- EXERCISE DIRECTIONS: Search the records below for the word "metres" and show every line where it occurs.

- ENTRIES:
.....

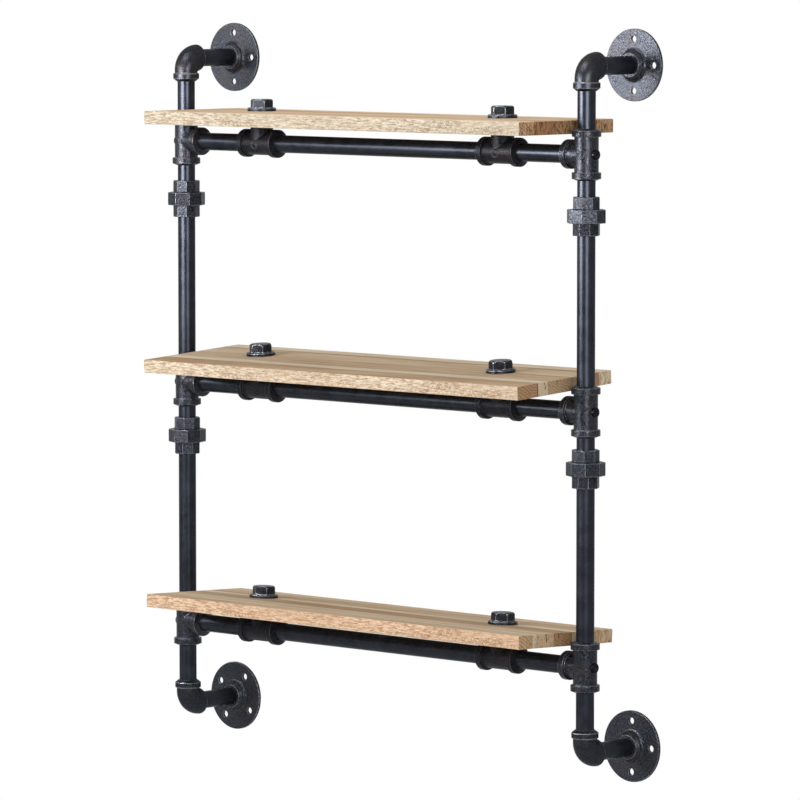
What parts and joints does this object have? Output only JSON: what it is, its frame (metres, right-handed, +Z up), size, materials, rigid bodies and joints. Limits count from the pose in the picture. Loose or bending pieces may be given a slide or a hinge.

.....

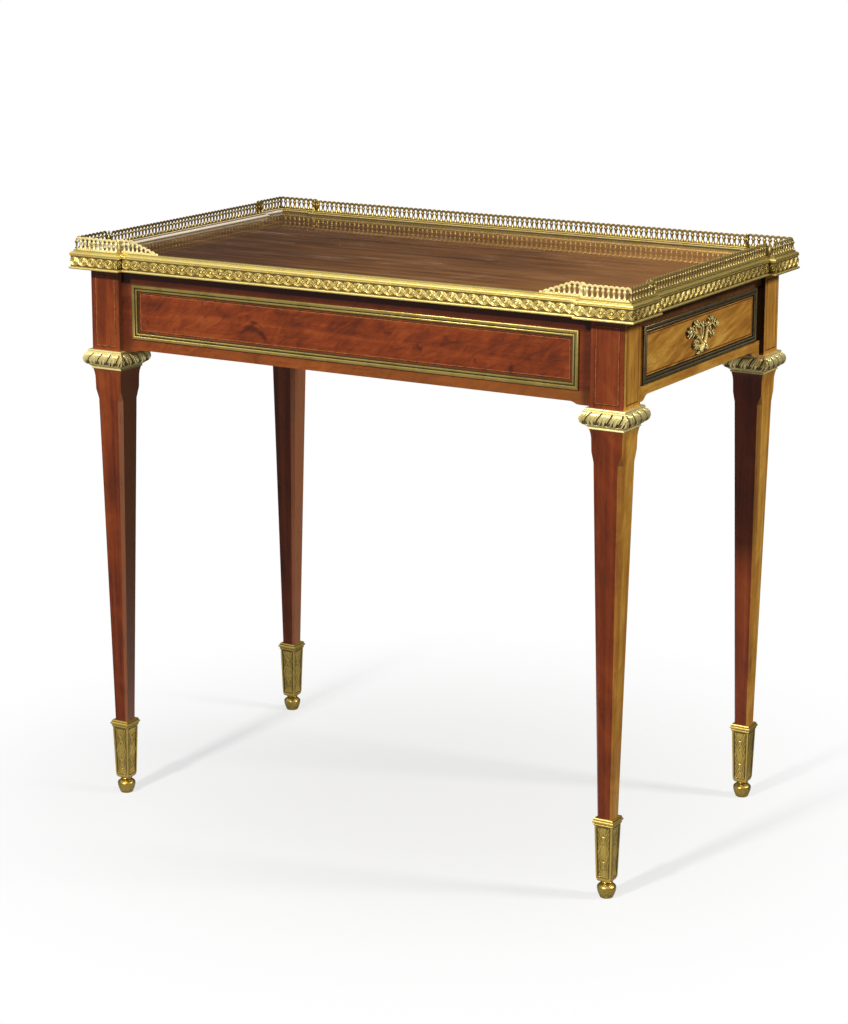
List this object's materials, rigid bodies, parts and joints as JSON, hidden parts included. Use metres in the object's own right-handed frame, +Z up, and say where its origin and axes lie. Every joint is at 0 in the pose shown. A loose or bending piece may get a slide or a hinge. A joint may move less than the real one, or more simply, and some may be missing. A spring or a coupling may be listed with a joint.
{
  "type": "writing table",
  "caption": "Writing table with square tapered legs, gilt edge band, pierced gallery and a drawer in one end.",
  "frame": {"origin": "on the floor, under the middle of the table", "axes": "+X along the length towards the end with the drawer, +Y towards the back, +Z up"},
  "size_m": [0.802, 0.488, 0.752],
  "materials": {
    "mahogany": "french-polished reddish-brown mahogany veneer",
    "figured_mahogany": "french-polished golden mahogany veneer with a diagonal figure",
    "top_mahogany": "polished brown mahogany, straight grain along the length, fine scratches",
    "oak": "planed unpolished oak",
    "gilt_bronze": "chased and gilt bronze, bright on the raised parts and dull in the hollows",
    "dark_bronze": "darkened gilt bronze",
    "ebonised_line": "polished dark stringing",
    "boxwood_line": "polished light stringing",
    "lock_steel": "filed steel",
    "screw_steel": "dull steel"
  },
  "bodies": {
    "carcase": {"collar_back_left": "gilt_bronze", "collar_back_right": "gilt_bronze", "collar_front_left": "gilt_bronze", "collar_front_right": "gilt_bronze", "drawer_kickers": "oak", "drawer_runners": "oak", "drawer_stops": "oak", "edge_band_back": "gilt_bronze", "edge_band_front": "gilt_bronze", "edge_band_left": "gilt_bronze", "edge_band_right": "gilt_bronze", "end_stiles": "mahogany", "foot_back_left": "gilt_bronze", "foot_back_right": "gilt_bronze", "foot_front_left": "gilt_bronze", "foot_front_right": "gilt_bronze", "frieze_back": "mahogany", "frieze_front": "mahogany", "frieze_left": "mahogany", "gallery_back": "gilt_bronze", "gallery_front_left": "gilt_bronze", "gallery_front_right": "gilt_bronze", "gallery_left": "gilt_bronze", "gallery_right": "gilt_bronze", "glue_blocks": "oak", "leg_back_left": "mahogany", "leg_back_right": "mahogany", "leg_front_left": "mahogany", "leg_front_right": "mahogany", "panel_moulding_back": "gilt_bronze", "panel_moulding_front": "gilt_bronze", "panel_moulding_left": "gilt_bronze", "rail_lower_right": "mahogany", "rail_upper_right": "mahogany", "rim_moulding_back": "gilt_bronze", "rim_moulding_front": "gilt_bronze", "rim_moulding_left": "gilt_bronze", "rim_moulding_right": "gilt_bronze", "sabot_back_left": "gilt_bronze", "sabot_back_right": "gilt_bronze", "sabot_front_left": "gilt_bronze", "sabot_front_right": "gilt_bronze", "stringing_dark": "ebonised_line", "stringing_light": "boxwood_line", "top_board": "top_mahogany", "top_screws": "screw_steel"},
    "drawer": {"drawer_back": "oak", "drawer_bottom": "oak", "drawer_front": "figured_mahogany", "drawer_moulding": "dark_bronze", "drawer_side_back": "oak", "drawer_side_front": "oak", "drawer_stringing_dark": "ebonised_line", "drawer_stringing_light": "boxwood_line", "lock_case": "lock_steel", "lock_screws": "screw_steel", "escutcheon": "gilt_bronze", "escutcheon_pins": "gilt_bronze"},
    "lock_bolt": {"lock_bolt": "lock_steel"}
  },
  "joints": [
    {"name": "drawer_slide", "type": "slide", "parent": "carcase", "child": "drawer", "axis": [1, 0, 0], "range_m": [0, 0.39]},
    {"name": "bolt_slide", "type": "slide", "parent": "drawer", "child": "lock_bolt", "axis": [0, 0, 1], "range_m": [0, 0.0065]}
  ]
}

.....

- TASK RESULT:
What parts and joints does this object have? Output only JSON: what it is, its frame (metres, right-handed, +Z up), size, materials, rigid bodies and joints. Limits count from the pose in the picture. Loose or bending pieces may be given a slide or a hinge.
List this object's materials, rigid bodies, parts and joints as JSON, hidden parts included. Use metres in the object's own right-handed frame, +Z up, and say where its origin and axes lie. Every joint is at 0 in the pose shown. A loose or bending piece may get a slide or a hinge. A joint may move less than the real one, or more simply, and some may be missing. A spring or a coupling may be listed with a joint.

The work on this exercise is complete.